Basically, this issue needs better error handling for when a state packet is missed/corrupted, and the incremental information doesn't fix the state until the state changes. Possibly checking for "Running" text and the Running icon. If those 2 items are not in agreement then ask for a full state update packet (instead of a partial update packet) or refresh the web page to force that to happen.

jcoffland commented 1 week ago

Ok, if two different instances of Web Control are disagreeing then that's a problem. How often does this occur?

It's very unlikely that there are missing or corrupted updates. The protocol prevents this. It is possible that something is causing an exception to be thrown which can cause an update to be discarded. If this is the case then the thrown exception would show up in the browser's developer console. The developer console must be open when it happens though.

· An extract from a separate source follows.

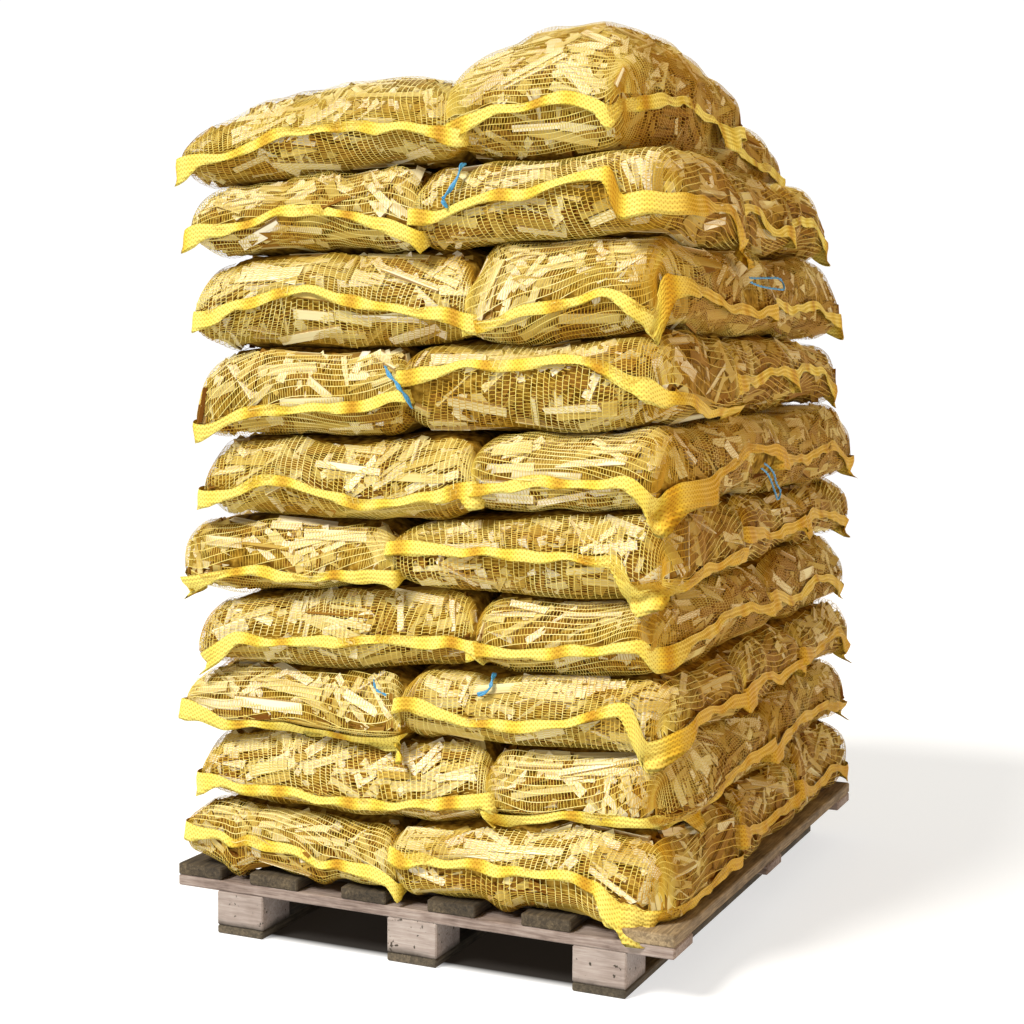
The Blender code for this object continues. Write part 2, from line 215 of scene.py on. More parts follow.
# A direction that no cord runs along, from which the strands' turn is counted.
STRAND_UPRIGHT = (0.13, 0.21, 1.0)
UV_SEAM = 0.6
DRAW_CORDS = {
    "draw_cord_top_front": (DOUBLED_CORD, "bare", (
        (0.0850, -0.570, 1.4275), (0.0820, -0.581, 1.4220), (0.0790, -0.588, 1.4040),
        (0.0740, -0.593, 1.3920), (0.0680, -0.597, 1.3800), (0.0610, -0.601, 1.3705),
        (0.0580, -0.604, 1.3640), (0.0600, -0.604, 1.3585), (0.0660, -0.600, 1.3495),
    )),
    "draw_cord_upper_side": (SINGLE_CORD, "object", (
        (0.4940, -0.224, 1.2325), (0.4955, -0.195, 1.2285), (0.4965, -0.159, 1.2260),
        (0.4975, -0.120, 1.2245), (0.4985, -0.085, 1.2240), (0.5000, -0.055, 1.2235),
        (0.5015, -0.034, 1.2235), (0.5005, -0.026, 1.2270), (0.4980, -0.023, 1.2335),
        (0.4955, -0.026, 1.2400), (0.4940, -0.034, 1.2435), (0.4925, -0.055, 1.2450),
        (0.4915, -0.085, 1.2440), (0.4905, -0.120, 1.2430), (0.4905, -0.160, 1.2415),
        (0.4905, -0.195, 1.2405), (0.4905, -0.220, 1.2405),
    )),
    "draw_cord_upper_front": (DOUBLED_CORD, "bare", (
        (-0.0620, -0.587, 1.0770), (-0.0570, -0.592, 1.0690), (-0.0480, -0.597, 1.0595),
        (-0.0390, -0.601, 1.0530), (-0.0310, -0.604, 1.0465), (-0.0240, -0.607, 1.0390),
        (-0.0180, -0.605, 1.0315), (-0.0130, -0.599, 1.0215), (-0.0100, -0.593, 1.0110),
        (-0.0070, -0.589, 1.0020),
    )),
    "draw_cord_middle_side": (SINGLE_CORD, "object", (
        (0.4965, -0.137, 0.8880), (0.4940, -0.100, 0.8790), (0.4910, -0.066, 0.8670),
        (0.4880, -0.038, 0.8540), (0.4850, -0.012, 0.8400), (0.4820, 0.012, 0.8280),
        (0.4790, 0.030, 0.8195), (0.4775, 0.039, 0.8155), (0.4770, 0.046, 0.8145),
        (0.4775, 0.052, 0.8170), (0.4790, 0.054, 0.8230), (0.4800, 0.052, 0.8290),
        (0.4815, 0.042, 0.8350), (0.4845, 0.015, 0.8440), (0.4875, -0.010, 0.8560),
        (0.4920, -0.035, 0.8690), (0.4945, -0.064, 0.8805), (0.4970, -0.098, 0.8900),
        (0.4995, -0.130, 0.8965),
    )),
    "draw_cord_middle_front": (DOUBLED_CORD, "bare", (
        (0.1450, -0.563, 0.5400), (0.1450, -0.571, 0.5335), (0.1460, -0.580, 0.5255),
        (0.1460, -0.584, 0.5185), (0.1430, -0.586, 0.5130), (0.1370, -0.588, 0.5080),
        (0.1290, -0.590, 0.5050), (0.1230, -0.590, 0.5030),
    )),
    "draw_cord_lower_front": (SINGLE_CORD, "bare", (
        (-0.0890, -0.579, 0.5115), (-0.0840, -0.586, 0.5025), (-0.0780, -0.590, 0.4950),
        (-0.0690, -0.592, 0.4910), (-0.0620, -0.592, 0.4890), (-0.0550, -0.593, 0.4865),
    )),
    "draw_cord_lower_side": (SINGLE_CORD, "bare", (
        (0.4840, 0.089, 0.3215), (0.4820, 0.103, 0.3160), (0.4795, 0.115, 0.3105),
        (0.4750, 0.135, 0.3000), (0.4720, 0.146, 0.2935),
    )),
}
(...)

Hou5e commented 1 week ago

Over the past 2 months, I have seen it less than 6 times. I've only seen it happen mid-day on weekdays (With most all FAH clients running, hotter part of the day, more internet traffic, internet or router capacity is more likely to be exceeded and stop working for 1-5 minutes arbitrarily). I've seen it the most when Pausing FAH, then updating to the latest FAH, and resuming (like somewhere in the shutdown / restart / run process the status gets lost to one FAH instance and not another). I have seen it happen for a PC starting up for the day (I'm typically not watching the PCs then, and would miss seeing it most of the time). The resource groups affected seem arbitrary, like in the original issue image of 1-2 Resource Groups that missed an update message, are on separate PCs. I'll try and leave a browser debug console open for this.

jcoffland commented 22 hours ago

I need a way to reproduce this.